> **WHAT TO DO**: Return verbatim all lines from the first one in the records to the line with "KEY_POWER = 14.5", both ends kept.

> **DATA SUPPLIED**:
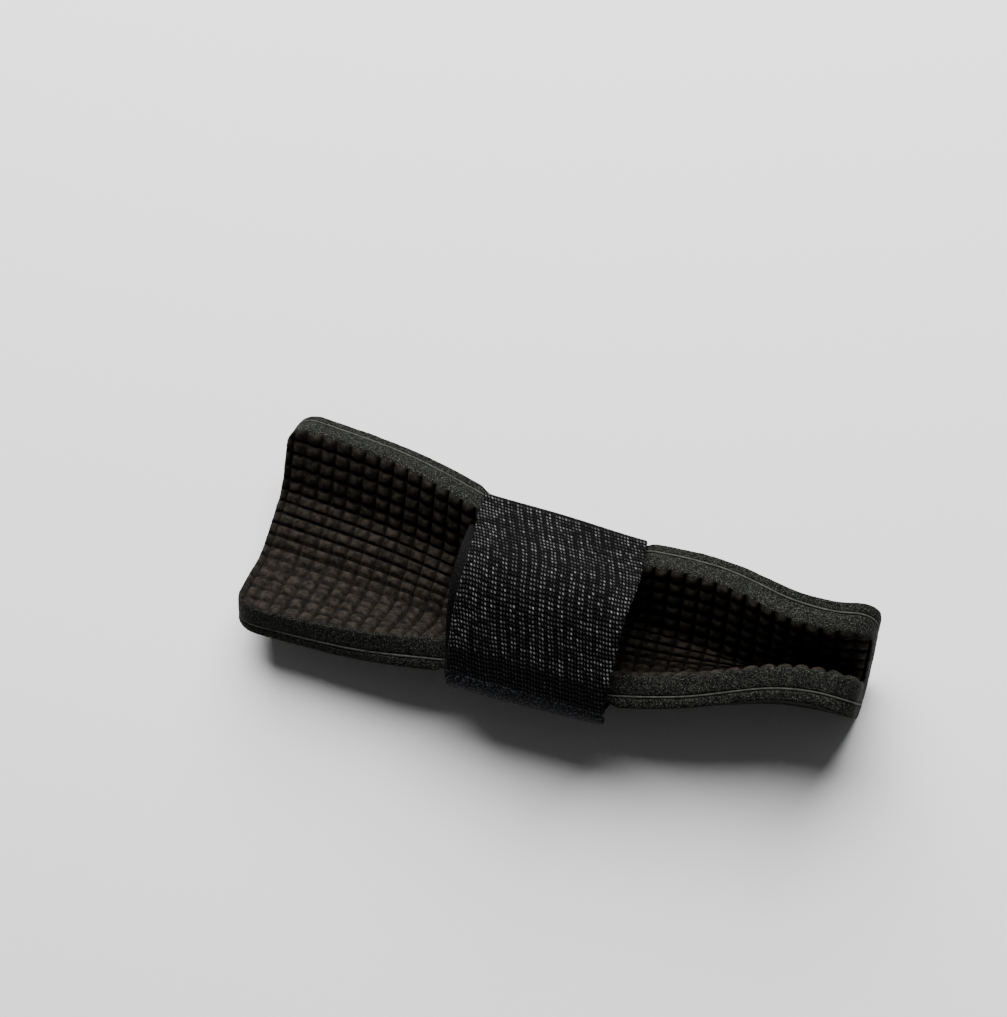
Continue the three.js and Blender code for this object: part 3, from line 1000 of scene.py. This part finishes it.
CAMERA_PLACE = Vector((64.727, -52.303, 400.128)) * METRES
CAMERA_RIGHT = Vector((0.94763, 0.28722, -0.13962))
CAMERA_UP = Vector((-0.25617, 0.94471, 0.20471))
CAMERA_LENS = 92.822

FLOOR_REACH = 3.0
FLOOR_WHITE = rgba(0.93, 0.93, 0.93)
SKY_STRENGTH = 0.14
SKY_DARK_SIDE = -1.0
SKY_BRIGHT_SIDE = 0.8
SKY_DARK_SHARE = 0.15

KEY_PLACE = (-0.10, 0.44, 0.45)
KEY_SIZE = 0.7
KEY_POWER = 14.5


def make_camera():
    data = bpy.data.cameras.new("camera")
    data.lens = CAMERA_LENS
    camera = bpy.data.objects.new("camera", data)
    bpy.context.scene.collection.objects.link(camera)
    right = CAMERA_RIGHT.normalized()
    back = right.cross(CAMERA_UP).normalized()
    up = back.cross(right)
    turned = Matrix((right, up, back)).transposed().to_4x4()
    camera.matrix_world = Matrix.Translation(CAMERA_PLACE) @ turned
    bpy.context.scene.camera = camera


def make_light(name, place, size, power):
    data = bpy.data.lights.new(name, "AREA")
    data.shape = "DISK"
    data.size = size
    data.energy = power
    lamp = bpy.data.objects.new(name, data)
    lamp.location = place
    towards_splint = -Vector(place)
    lamp.rotation_euler = towards_splint.to_track_quat("-Z", "Y").to_euler()
    bpy.context.scene.collection.objects.link(lamp)


def make_floor():
    mesh = bpy.data.meshes.new("floor")
    reach = FLOOR_REACH
    corners = [(-reach, -reach, 0), (reach, -reach, 0), (reach, reach, 0), (-reach, reach, 0)]
    mesh.from_pydata(corners, [], [(0, 1, 2, 3)])
    floor = bpy.data.objects.new("floor", mesh)
    bpy.context.scene.collection.objects.link(floor)
    graph = Graph("floor", roughness=0.9, shine=0.0)
    graph.colour(FLOOR_WHITE)
    floor.data.materials.append(graph.material)


def make_sky():
    """Soft light from all round, stronger from the far side of the splint."""
    world = bpy.data.worlds.new("studio")
    world.use_nodes = True
    tree = world.node_tree
    tree.nodes["Background"].inputs["Strength"].default_value = SKY_STRENGTH
    coordinates = tree.nodes.new("ShaderNodeTexCoord")
    split = tree.nodes.new("ShaderNodeSeparateXYZ")
    shade = tree.nodes.new("ShaderNodeMapRange")
    shade.inputs["From Min"].default_value = SKY_DARK_SIDE
    shade.inputs["From Max"].default_value = SKY_BRIGHT_SIDE
    shade.inputs["To Min"].default_value = SKY_DARK_SHARE
    shade.inputs["To Max"].default_value = 1.0
    tree.links.new(coordinates.outputs["Generated"], split.inputs[0])
    tree.links.new(split.outputs[1], shade.inputs["Value"])
    tree.links.new(shade.outputs[0], tree.nodes["Background"].inputs["Color"])
    bpy.context.scene.world = world


make_camera()
make_floor()
make_sky()
make_light("key", KEY_PLACE, KEY_SIZE, KEY_POWER)
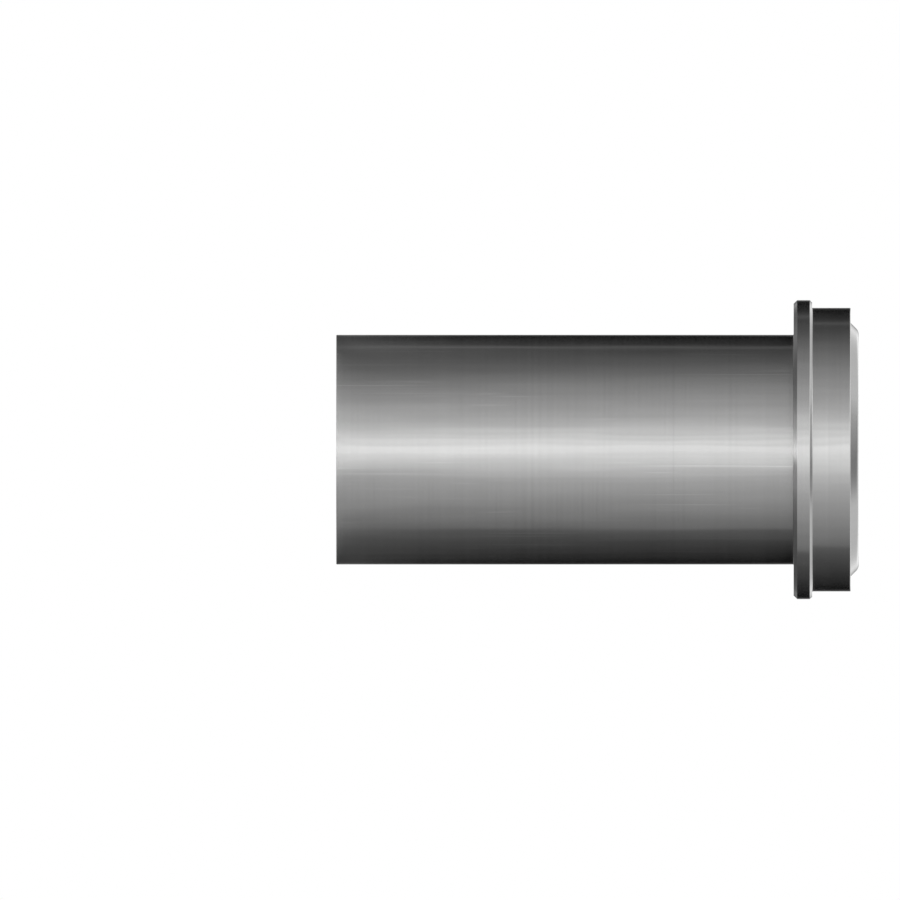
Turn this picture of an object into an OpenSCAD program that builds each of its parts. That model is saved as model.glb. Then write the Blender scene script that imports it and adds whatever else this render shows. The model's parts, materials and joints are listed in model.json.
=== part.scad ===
// Socket weld gland for a metal gasket face seal fitting, turned in one piece from bar.
// A tube is pushed into the socket at the low end and welded round its edge. A nut slides
// over the body and bears on the back of the collar, and so draws the round bead on the
// head's face into a flat metal gasket. The flow bore is as wide as the tube's own bore.
// The origin is the centre of the socket end face, and +Z runs along the axis to the bead.

/* [Tube] */
// Outside diameter of the tube that is welded in
tube_od = 12.7; // [10:0.1:16]
// Wall of that tube, which sets the flow bore
tube_wall = 0.85; // [0.5:0.05:2]

/* [Socket] */
// Gap between the tube and the socket, all round
socket_gap = 0.05; // [0.02:0.01:0.2]
// Depth of the socket, from the end face to the shoulder that stops the tube
socket_depth = 7.45; // [4:0.05:16]
// Wall round the socket, which sets the body's outside
socket_wall = 1.05; // [0.7:0.05:2]

/* [Body] */
// Overall length, from the socket end face to the crest of the bead
overall_len = 33.9; // [24:0.1:70]

/* [Head] */
// Length of the head, from the collar's back face to the flat front face
head_len = 3.7; // [2.5:0.1:6]
// Radial height of the collar over the body
collar_rise = 2.25; // [1.6:0.05:4]
// Width of the collar along the axis
collar_w = 1.2; // [0.8:0.05:2]
// Chamfer on the collar's back edge, where the nut bears
collar_back_chamfer = 0.23; // [0.05:0.01:0.35]
// Chamfer on the collar's front edge
collar_front_chamfer = 0.15; // [0.05:0.01:0.35]
// Radial step from the collar down to the land, where a gasket retainer clips on
land_step = 0.5; // [0.2:0.05:0.8]

/* [Seal bead] */
// Distance from the land's edge in to the crest of the bead
bead_inset = 1.7; // [1.1:0.05:2]
// Height of the crest over the flat front face
bead_height = 0.52; // [0.4:0.02:0.8]
// Radius of the bead's round crest
bead_r = 0.5; // [0.3:0.02:0.6]
// Slope of the bead's flanks from the front face, in degrees
bead_slope = 45; // [35:1:60]

/* [Mouth] */
// Slope of the countersunk mouth from the front face, in degrees
mouth_slope = 30; // [15:1:60]

/* [Hidden] */
turn_fn = 240;
crest_fn = 96;
// How far a cut runs past the face that it opens
cut_over = 0.5;
// How deep the bead's section is rooted in the head
bead_root = 0.3;
// How far one outline runs into the next, so that they merge with no sliver between them
merge = 0.0001;

socket_r = tube_od / 2 + socket_gap;
bore_r = tube_od / 2 - tube_wall;
body_r = socket_r + socket_wall;
collar_r = body_r + collar_rise;
land_r = collar_r - land_step;
crest_r = land_r - bead_inset;

// Heights of the head's faces
front_z = overall_len - bead_height;
collar_z = front_z - head_len;
land_z = collar_z + collar_w;

// The bead's straight flanks touch its round crest here, from the crest's line and the face
touch_out = (bead_r - merge) * sin(bead_slope);
touch_up = bead_height - bead_r + (bead_r - merge) * cos(bead_slope);
foot_out = touch_out + touch_up / tan(bead_slope);
root_out = foot_out + bead_root / tan(bead_slope);

// The mouth opens from the flow bore up to the inner foot of the bead
mouth_r = crest_r - foot_out + merge;
mouth_z = front_z - (mouth_r - bore_r) * tan(mouth_slope);

// Outside of the blank, from the socket end up to the flat front face
module turned_outline() {
    polygon([
        [0, 0],
        [body_r, 0],
        [body_r, collar_z],
        [collar_r - collar_back_chamfer, collar_z],
        [collar_r, collar_z + collar_back_chamfer],
        [collar_r, land_z - collar_front_chamfer],
        [collar_r - collar_front_chamfer, land_z],
        [land_r, land_z],
        [land_r, front_z],
        [0, front_z]
    ]);
}

// Everything bored away: the socket with its shoulder, the flow bore and the mouth
module bored_outline() {
    polygon([
        [0, -cut_over],
        [socket_r, -cut_over],
        [socket_r, socket_depth],
        [bore_r, socket_depth],
        [bore_r, mouth_z],
        [mouth_r + cut_over / tan(mouth_slope), front_z + cut_over],
        [0, front_z + cut_over]
    ]);
}

// Section of the seal bead about its crest's line: two flanks rooted in the head and a
// round crest that they touch
module bead_outline() {
    polygon([
        [-root_out, -bead_root],
        [root_out, -bead_root],
        [touch_out, touch_up],
        [-touch_out, touch_up]
    ]);
    translate([0, bead_height - bead_r])
        circle(r = bead_r, $fn = crest_fn);
}

// The whole gland is one turned piece
module gland() {
    color("silver")
        rotate_extrude($fn = turn_fn) {
            difference() {
                turned_outline();
                bored_outline();
            }
            translate([crest_r, front_z])
                bead_outline();
        }
}

gland();
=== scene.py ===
import json

import bpy
import numpy as np
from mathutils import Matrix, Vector


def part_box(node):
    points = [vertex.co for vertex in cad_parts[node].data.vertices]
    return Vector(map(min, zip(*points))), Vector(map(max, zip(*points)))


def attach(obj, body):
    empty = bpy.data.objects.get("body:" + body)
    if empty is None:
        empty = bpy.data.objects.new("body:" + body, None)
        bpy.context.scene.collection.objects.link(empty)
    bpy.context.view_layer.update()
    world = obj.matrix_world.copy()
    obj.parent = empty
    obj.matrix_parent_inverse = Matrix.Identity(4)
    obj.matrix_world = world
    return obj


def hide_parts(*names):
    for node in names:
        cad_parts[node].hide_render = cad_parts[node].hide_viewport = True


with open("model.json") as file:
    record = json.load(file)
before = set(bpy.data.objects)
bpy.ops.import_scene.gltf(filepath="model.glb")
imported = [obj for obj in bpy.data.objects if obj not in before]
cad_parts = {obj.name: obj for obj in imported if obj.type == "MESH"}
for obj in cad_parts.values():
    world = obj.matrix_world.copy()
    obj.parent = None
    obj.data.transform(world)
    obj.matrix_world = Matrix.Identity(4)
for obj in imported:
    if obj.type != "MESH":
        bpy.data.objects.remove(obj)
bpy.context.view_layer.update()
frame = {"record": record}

# The camera
# The drawing looks straight at the side of the gland, with no perspective. The gland stands
# on its socket end, and the drawing lays it down with the socket at the left, so the camera
# is rolled a quarter turn: its right is the gland's +Z and its up is -X.
METRES_PER_PIXEL = 0.0649e-3
PICTURE_SIDE = 900
SOCKET_END_COLUMN = 336.3
AXIS_ROW = 449.65
CAMERA_DISTANCE = 0.2

camera_data = bpy.data.cameras.new("camera")
camera_data.type = "ORTHO"
camera_data.ortho_scale = PICTURE_SIDE * METRES_PER_PIXEL
camera_data.clip_start = 0.001
camera_data.clip_end = 4.0
camera = bpy.data.objects.new("camera", camera_data)
camera.location = (
    (PICTURE_SIDE / 2 - AXIS_ROW) * METRES_PER_PIXEL,
    -CAMERA_DISTANCE,
    (PICTURE_SIDE / 2 - SOCKET_END_COLUMN) * METRES_PER_PIXEL,
)
camera.rotation_euler = (np.radians(90), np.radians(-90), 0)
bpy.context.scene.collection.objects.link(camera)
bpy.context.scene.camera = camera

# The gland
# One piece of stainless steel, turned and bored from bar, with every edge lightly broken.
# A nut bears behind its collar, and the round bead on its face is the seal. The bead and the
# mouth are polished bright and the bores satin, and the rest keeps its fine turning marks.
mounts = {mount["name"]: mount for mount in frame["record"]["mounts"]}
box_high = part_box("gland")[1]


def mount_size(name, size):
    """A mount's radius or length from the frame's record, in metres."""
    return mounts[name]["dims"][size] / 1000


SOCKET_R = mount_size("tube_socket", "r_mm")
SOCKET_DEPTH = mount_size("tube_socket", "length_mm")
BODY_R = mount_size("nut_guide", "r_mm")
COLLAR_Z = mount_size("nut_guide", "length_mm")
LAND_R = mount_size("gasket_retainer_land", "r_mm")
LAND_LENGTH = mount_size("gasket_retainer_land", "length_mm")
FRONT_Z = mounts["gasket_retainer_land"]["pos_m"][2] + LAND_LENGTH / 2
LAND_Z = FRONT_Z - LAND_LENGTH
COLLAR_R = box_high.x
BEAD_HEIGHT = box_high.z - FRONT_Z
FLOW_BORE_R = 5.5e-3
COLLAR_BACK_CHAMFER = 0.23e-3
COLLAR_FRONT_CHAMFER = 0.15e-3
CREST_R = 7.5e-3
CREST_ROUND = 0.5e-3
BEAD_SLOPE = np.radians(45)
MOUTH_SLOPE = np.radians(30)
BROKEN_EDGE = 0.06e-3
FINE_EDGE = 0.04e-3
TOOL_NOSE = 0.05e-3
ROUND_STEPS = 12
TURN_STEPS = 288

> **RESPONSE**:
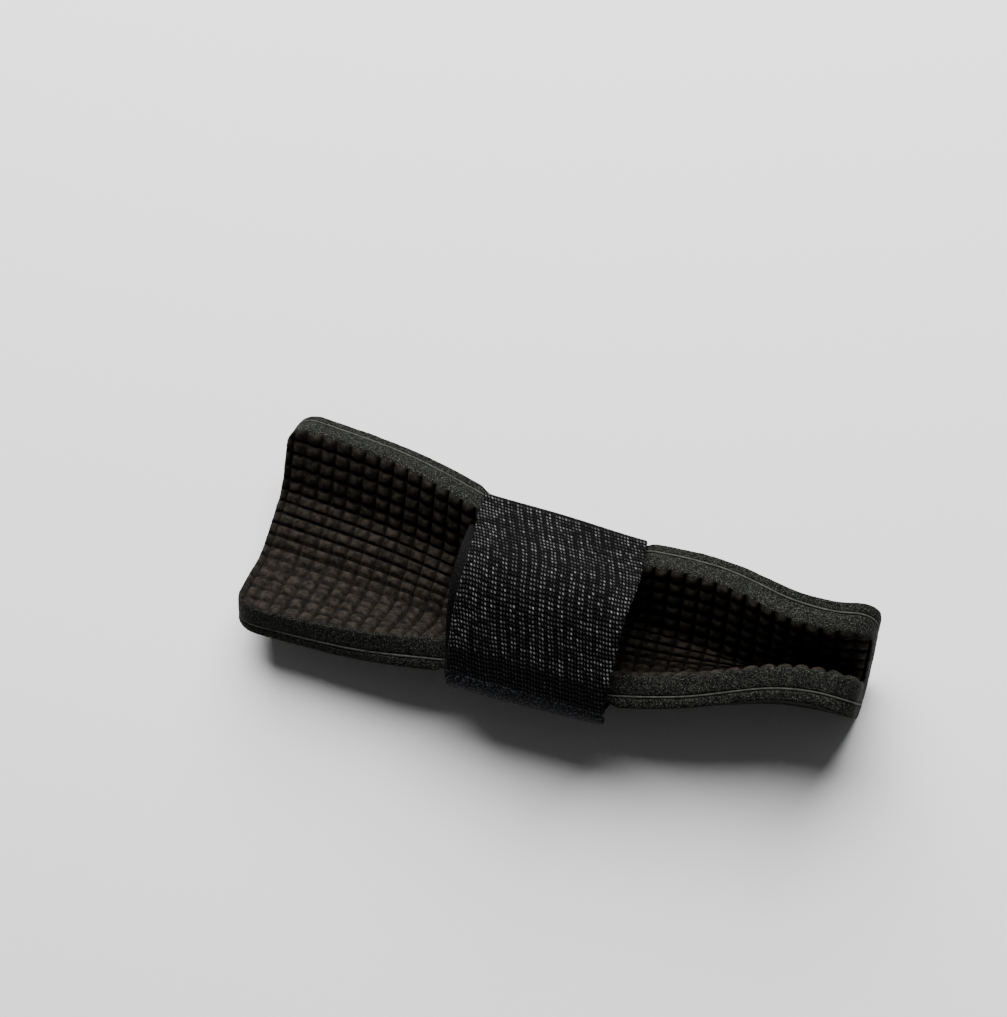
Continue the three.js and Blender code for this object: part 3, from line 1000 of scene.py. This part finishes it.
CAMERA_PLACE = Vector((64.727, -52.303, 400.128)) * METRES
CAMERA_RIGHT = Vector((0.94763, 0.28722, -0.13962))
CAMERA_UP = Vector((-0.25617, 0.94471, 0.20471))
CAMERA_LENS = 92.822

FLOOR_REACH = 3.0
FLOOR_WHITE = rgba(0.93, 0.93, 0.93)
SKY_STRENGTH = 0.14
SKY_DARK_SIDE = -1.0
SKY_BRIGHT_SIDE = 0.8
SKY_DARK_SHARE = 0.15

KEY_PLACE = (-0.10, 0.44, 0.45)
KEY_SIZE = 0.7
KEY_POWER = 14.5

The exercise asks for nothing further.